Human-wildlife conflicts complex, a ministerial tour can just diagnose

06Oct 2021
The Guardian
Human-wildlife conflicts complex, a ministerial tour can just diagnose

​​​​​​​A HIGH powered team of eight cabinet ministers recently convened by President Samia Suluhu Hassan to address human-wildlife conflicts in ten regions comprising 920 villages near protected areas across the country is already fully at work.

This is the impression gain ed from remarks by the ministerial team leader, William Lukuvi. The minister for Lands, Housing and Human Settlements Development told the media that the team was working on its tour of Dodoma, Singida, Manyara, Tabora, Mbeya, Morogoro, Dar es Salaam, Coast, Mara and Geita. He did not say exactly how the work is shared out but reported preliminary or definite findings concerning the 920 villages already.

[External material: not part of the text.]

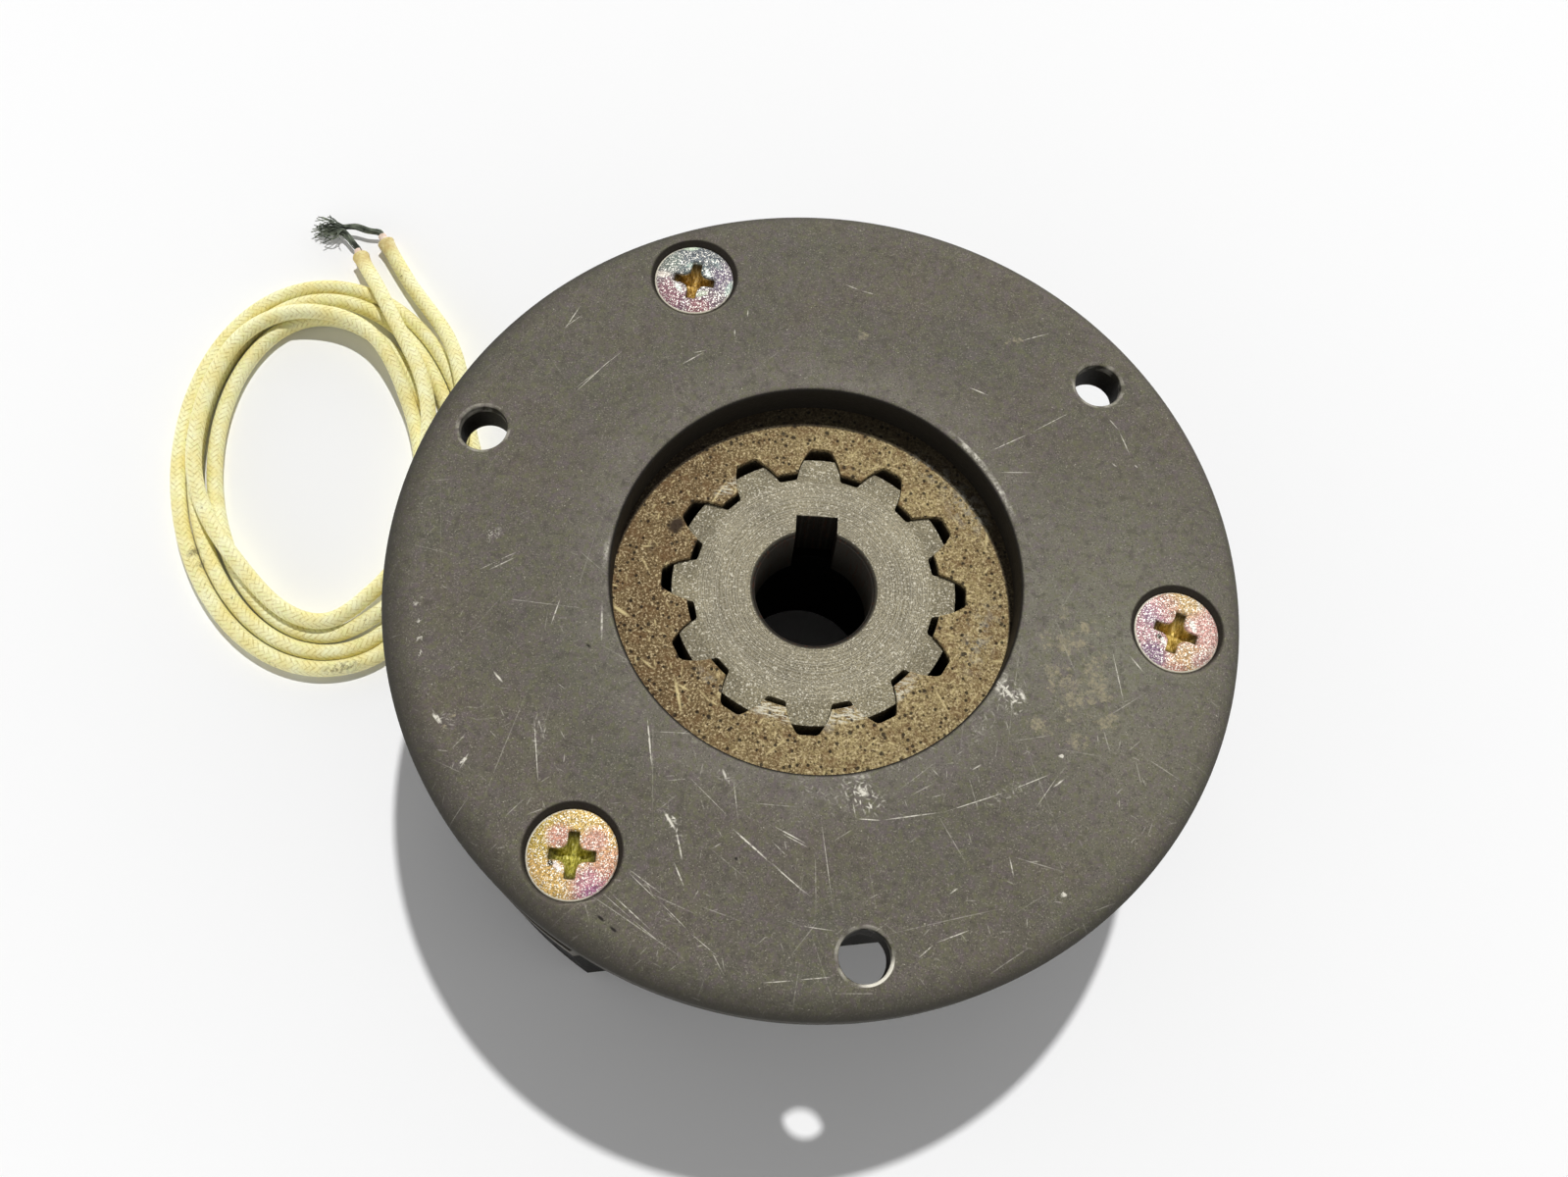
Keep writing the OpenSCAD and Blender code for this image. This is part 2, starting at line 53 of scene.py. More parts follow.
class Value:
    # what a node puts out: a number, a colour or a place; arithmetic with it adds the nodes it takes
    def __init__(self, owner, socket):
        self.owner = owner
        self.socket = socket

    def calc(self, operation, *others):
        # one step of arithmetic with numbers or other values
        node = addNode(self.owner, "ShaderNodeMath", {"operation": operation})
        for value, socket in zip((self, *others), node.inputs):
            put(value, socket)
        return Value(self.owner, node.outputs[0])

    def __add__(self, other):
        return self.calc("ADD", other)

    def __sub__(self, other):
        return self.calc("SUBTRACT", other)

    def __rsub__(self, other):
        return self.calc("MULTIPLY_ADD", -1, other)

    def __mul__(self, other):
        return self.calc("MULTIPLY", other)

    def __truediv__(self, other):
        return self.calc("DIVIDE", other)

    def __pow__(self, other):
        return self.calc("POWER", other)

    def __gt__(self, other):
        return self.calc("GREATER_THAN", other)

    def __lt__(self, other):
        return self.calc("LESS_THAN", other)

    def __abs__(self):
        return self.calc("ABSOLUTE")

    def clamped(self):
        # the sum just made, held between 0 and 1
        self.socket.node.use_clamp = True
        return self

    def split(self, kind="ShaderNodeSeparateXYZ"):
        # its three parts
        node = addNode(self.owner, kind)
        put(self, node.inputs[0])
        return [Value(self.owner, socket) for socket in node.outputs]

    def between(self, start, end, low=0, high=1, smooth=False):
        # low up to start, high from end on
        node = addNode(self.owner, "ShaderNodeMapRange",
                       {"interpolation_type": "SMOOTHSTEP" if smooth else "LINEAR"},
                       Value=self, From_Min=start, From_Max=end, To_Min=low, To_Max=high)
        return Value(self.owner, node.outputs[0])

    def band(self, low, high, soft):
        # 1 between low and high, fading over soft on both sides
        return self.between(low - soft, low, smooth=True) * self.between(high + soft, high, smooth=True)

    def ramp(self, *stops):
        # stops are (place, grey)
        node = addNode(self.owner, "ShaderNodeValToRGB")
        put(self, node.inputs[0])
        elements = node.color_ramp.elements
        elements.remove(elements[1])
        for k, (place, grey) in enumerate(stops):
            element = elements[0] if k == 0 else elements.new(place)
            element.position = place
            element.color = (grey, grey, grey, 1)
        return Value(self.owner, node.outputs[0])

    def noise(self, scale, detail=3, roughness=0.5, distortion=0):
        node = addNode(self.owner, "ShaderNodeTexNoise", Vector=self, Scale=scale, Detail=detail,
                       Roughness=roughness, Distortion=distortion)
        return Value(self.owner, node.outputs[0])

    def rings(self, scale, detail, roughness):
        # noise along one number, such as the distance from the axis
        node = addNode(self.owner, "ShaderNodeTexNoise", {"noise_dimensions": "1D"}, W=self, Scale=scale,
                       Detail=detail, Roughness=roughness)
        return Value(self.owner, node.outputs[0])

    def grit(self, scale, low, high, detail=2):
        # strong fine noise between two levels
        return self.noise(scale, detail, 0.6).ramp((0.34, low), (0.66, high))

    def cells(self, scale, dimensions="3D"):
        # cells at random: the distance to their middles, the middles, and three random numbers for each cell
        node = addNode(self.owner, "ShaderNodeTexVoronoi", {"voronoi_dimensions": dimensions},
                       Vector=self, Scale=scale)
        distance, middle, colour = (Value(self.owner, node.outputs[name])
                                    for name in ("Distance", "Position", "Color"))
        return distance, middle, colour.split("ShaderNodeSeparateColor")

    def moved(self, shift=(0, 0, 0), turn=0, scale=(1, 1, 1), kind="POINT"):
        # POINT moves the place, TEXTURE moves what is drawn there
        node = addNode(self.owner, "ShaderNodeMapping", {"vector_type": kind}, Vector=self,
                       Location=shift, Rotation=(0, 0, math.radians(turn)), Scale=scale)
        return Value(self.owner, node.outputs[0])

    def spot(self, middle, turn, half):
        # 1 in the middle, falling to 0 at the half lengths given
        node = addNode(self.owner, "ShaderNodeTexGradient", {"gradient_type": "SPHERICAL"},
                       Vector=self.moved(middle, turn, half, "TEXTURE"))
        return Value(self.owner, node.outputs[1])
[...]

The team involves eight ministers in sectors like Agriculture, Water, Defense, Environment, Housing and Settlements, Natural Resources and Tourism as well as Livestock and Fisheries and the whole team or portion of its membership or technical representation would tour all the ten regions to get the right picture of issues at top level. That was the spirit of the directive, but it is undeniable that the whole cabinet group can’t visit each trouble spot one after another for an audience with stakeholders. It would be backbreaking; public administration has systems of information flows to stem burdens.

The minister expects that the tours or overall work will be concluded by October 20 where the team will give a report to the president on the way forward. On the basis of what transpired, the team is already tacked with information on all those issues, and locations, and visiting those places is likely to be meant to add heavy political pressure towards reconciliation and observance of the law. It may also  amplify on alternative courses of action that the cabinet team would be considering especially as to the team leader as responsible minister on the issue. Others are major stakeholders at elevated levels.

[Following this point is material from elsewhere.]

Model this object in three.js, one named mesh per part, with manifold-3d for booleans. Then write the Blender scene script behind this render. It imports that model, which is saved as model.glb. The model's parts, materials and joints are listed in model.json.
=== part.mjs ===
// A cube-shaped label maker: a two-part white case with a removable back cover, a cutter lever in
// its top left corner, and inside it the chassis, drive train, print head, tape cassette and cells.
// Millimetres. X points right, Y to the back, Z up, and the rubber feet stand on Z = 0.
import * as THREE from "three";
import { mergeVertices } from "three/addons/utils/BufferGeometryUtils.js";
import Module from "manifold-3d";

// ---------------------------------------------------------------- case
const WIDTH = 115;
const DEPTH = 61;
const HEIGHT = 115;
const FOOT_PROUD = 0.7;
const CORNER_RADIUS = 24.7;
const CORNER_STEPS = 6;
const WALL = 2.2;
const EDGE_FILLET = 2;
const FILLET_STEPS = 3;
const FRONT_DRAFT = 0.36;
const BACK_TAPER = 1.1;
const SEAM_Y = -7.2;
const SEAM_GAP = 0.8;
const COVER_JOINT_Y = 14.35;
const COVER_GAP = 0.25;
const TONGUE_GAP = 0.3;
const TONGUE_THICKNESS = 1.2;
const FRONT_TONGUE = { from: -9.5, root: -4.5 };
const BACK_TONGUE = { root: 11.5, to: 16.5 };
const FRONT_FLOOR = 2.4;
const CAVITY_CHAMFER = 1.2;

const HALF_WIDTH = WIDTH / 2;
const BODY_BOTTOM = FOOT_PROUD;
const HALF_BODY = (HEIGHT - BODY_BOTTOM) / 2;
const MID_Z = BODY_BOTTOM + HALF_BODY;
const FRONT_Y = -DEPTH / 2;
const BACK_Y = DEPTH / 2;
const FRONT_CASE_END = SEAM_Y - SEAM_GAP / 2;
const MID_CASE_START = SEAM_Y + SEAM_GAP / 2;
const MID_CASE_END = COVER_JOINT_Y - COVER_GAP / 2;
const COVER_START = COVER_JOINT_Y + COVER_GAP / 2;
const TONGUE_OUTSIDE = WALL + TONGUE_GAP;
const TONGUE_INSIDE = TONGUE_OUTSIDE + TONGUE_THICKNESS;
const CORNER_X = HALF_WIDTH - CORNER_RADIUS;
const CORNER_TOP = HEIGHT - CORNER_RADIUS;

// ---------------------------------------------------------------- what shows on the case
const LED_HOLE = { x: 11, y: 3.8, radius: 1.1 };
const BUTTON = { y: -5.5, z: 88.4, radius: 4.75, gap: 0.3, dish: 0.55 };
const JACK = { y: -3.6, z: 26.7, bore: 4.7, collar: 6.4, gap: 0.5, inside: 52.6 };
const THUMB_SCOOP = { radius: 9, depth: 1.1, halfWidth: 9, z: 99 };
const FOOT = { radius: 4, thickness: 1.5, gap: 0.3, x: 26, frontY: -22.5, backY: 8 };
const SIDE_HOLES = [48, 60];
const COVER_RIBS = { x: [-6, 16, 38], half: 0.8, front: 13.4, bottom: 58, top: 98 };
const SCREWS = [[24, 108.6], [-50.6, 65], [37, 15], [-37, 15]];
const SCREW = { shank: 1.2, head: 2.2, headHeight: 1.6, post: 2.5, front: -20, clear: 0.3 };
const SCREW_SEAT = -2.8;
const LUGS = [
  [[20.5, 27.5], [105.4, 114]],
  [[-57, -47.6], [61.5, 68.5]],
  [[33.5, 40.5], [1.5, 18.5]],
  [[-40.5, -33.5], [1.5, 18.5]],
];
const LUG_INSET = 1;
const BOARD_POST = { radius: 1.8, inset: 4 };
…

 Preliminary information as aired by the minister shows that the 920 villages are close to protected areas and were being invaded by animals while the villagers invade protected areas. The government decided not to remove them from those areas, but a few of them will be removed following assessments showing the areas are dangerous for their safety. That obviously doesn’t say the complaints will stop, or that land will be enough for those remaining, not just now but in five years.

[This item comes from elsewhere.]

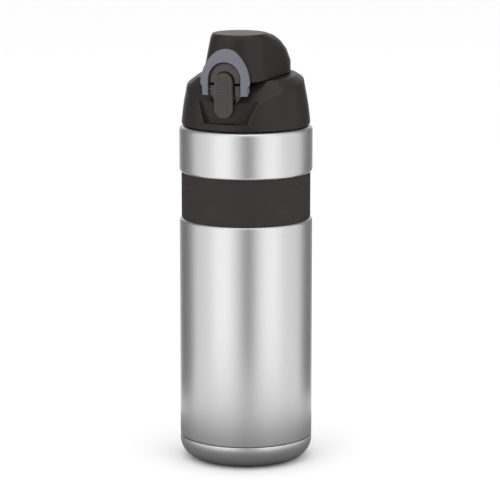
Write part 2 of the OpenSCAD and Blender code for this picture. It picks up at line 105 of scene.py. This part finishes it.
class BottleColours(bpy.types.PropertyGroup):
    steel: colour("Steel", "Brushed steel", (0.585, 0.585, 0.59))
    cap: colour("Cap", "Black moulded plastic", (0.0135, 0.0108, 0.0090))
    band: colour("Band", "Soft band", (0.024, 0.020, 0.019))
    trim: colour("Trim", "Dark grey trim round the button", (0.061, 0.0525, 0.049))
    button: colour("Button", "Ribbed button", (0.055, 0.048, 0.0465))
    ring: colour("Ring", "Lock ring", (0.132, 0.132, 0.162))
    seal: colour("Seal", "Silicone seals", (0.72, 0.70, 0.66))
    copper: colour("Copper", "Foil in the vacuum", (0.72, 0.40, 0.22))
    floor: colour("Floor", "Studio floor", (0.93, 0.93, 0.93))


# ---- stage ----

# Camera: its turn from the bottle's front, its rise, and where it looks
CAMERA_TURN = 20.3
CAMERA_RISE = 11.0
CAMERA_DISTANCE = 1.43
CAMERA_AIM = 0.1175
CAMERA_SIDE = 0.00224
CAMERA_LENS = 184.07
WORLD_STRENGTH = 1.05
OVERHEAD_POWER = 3.0
OVERHEAD_WIDTH = 1.2
OVERHEAD_HEIGHT = 1.3
FLOOR_RADIUS = 4.0
# A hair under the bottle, so that its foot never shares a plane with the floor
FLOOR_LEVEL = -0.0002
# Softboxes: name, turn from the camera, distance, foot, width, height, power
LAMPS = (
    ("left_box", -37, 0.21, 0.0, 0.125, 0.5, 0.11),
    ("right_box", 40, 0.21, 0.0, 0.125, 0.5, 0.10),
)
# Dark cards: name, turn from the camera, distance, width, height, shade
CARDS = (
    ("front_card", 3, 0.19, 0.055, 0.5, 0.02),
    ("left_card", -116, 0.14, 0.12, 0.5, 0.2),
    ("right_card", 122, 0.14, 0.11, 0.5, 0.2),
)
FLOOR_CARD_RADIUS = 0.105
FLOOR_CARD_SHADE = 0.2


# ---- materials ----

class NodeTree:
    """A material being built, with a Principled shader ready."""

    def __init__(self, name, base, roughness, metallic=0.0):
        self.material = bpy.data.materials.new(name + "_finish")
        self.material.use_nodes = True
        self.tree = self.material.node_tree
        self.shader = self.tree.nodes["Principled BSDF"]
        self.shader.inputs["Base Color"].default_value = (*base, 1)
        self.shader.inputs["Roughness"].default_value = roughness
        self.shader.inputs["Metallic"].default_value = metallic
        self.coords = self.tree.nodes.new("ShaderNodeTexCoord").outputs["Object"]

    def link(self, output, target):
        self.tree.links.new(output, target)

    def stretched(self, scale):
        mapping = self.tree.nodes.new("ShaderNodeMapping")
        mapping.inputs["Scale"].default_value = scale
        self.link(self.coords, mapping.inputs["Vector"])
        return mapping.outputs["Vector"]

    def noise(self, scale, detail=2.0, vector=None, roughness=0.5):
        node = self.tree.nodes.new("ShaderNodeTexNoise")
        node.inputs["Scale"].default_value = scale
        node.inputs["Detail"].default_value = detail
        node.inputs["Roughness"].default_value = roughness
        self.link(vector or self.coords, node.inputs["Vector"])
        return node.outputs["Fac"]

    def cells(self, scale):
        node = self.tree.nodes.new("ShaderNodeTexVoronoi")
        node.inputs["Scale"].default_value = scale
        self.link(self.coords, node.inputs["Vector"])
        return node.outputs["Distance"]

    def ramp(self, value, low, high, start=0.0, end=1.0):
        """value from start to end, spread between low and high."""
        node = self.tree.nodes.new("ShaderNodeMapRange")
        node.inputs["From Min"].default_value = start
        node.inputs["From Max"].default_value = end
        node.inputs["To Min"].default_value = low
        node.inputs["To Max"].default_value = high
        self.link(value, node.inputs["Value"])
        return node.outputs["Result"]

    def mix(self, value, dark, light):
        """A colour between dark and light."""
        node = self.tree.nodes.new("ShaderNodeMix")
        node.data_type = "RGBA"
        self.link(value, node.inputs["Factor"])
        node.inputs["A"].default_value = (*dark, 1)
        node.inputs["B"].default_value = (*light, 1)
        return node.outputs["Result"]

    def bump(self, height, depth, strength=1.0, under=None):
        node = self.tree.nodes.new("ShaderNodeBump")
        node.inputs["Strength"].default_value = strength
        node.inputs["Distance"].default_value = depth
        self.link(height, node.inputs["Height"])
        if under:
            self.link(under, node.inputs["Normal"])
        return node.outputs["Normal"]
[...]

These are some of the issues that can’t be tackled by a ministerial team and needs other ideas from a planning or visionary point of view, for instance that view that to maintain all our national parks and game reserves, let’s change Tanzania to an urban-based economy. With participation of foreign companies, all sorts of investors would change Tanzania to a vast holiday and hunting paradise, which may not at present meet with universal approval. But someone has to make a policy decision and then put it into effect. Peasants get their land, sell to conservationists and build modest units with concentrated agro-livestock parameters.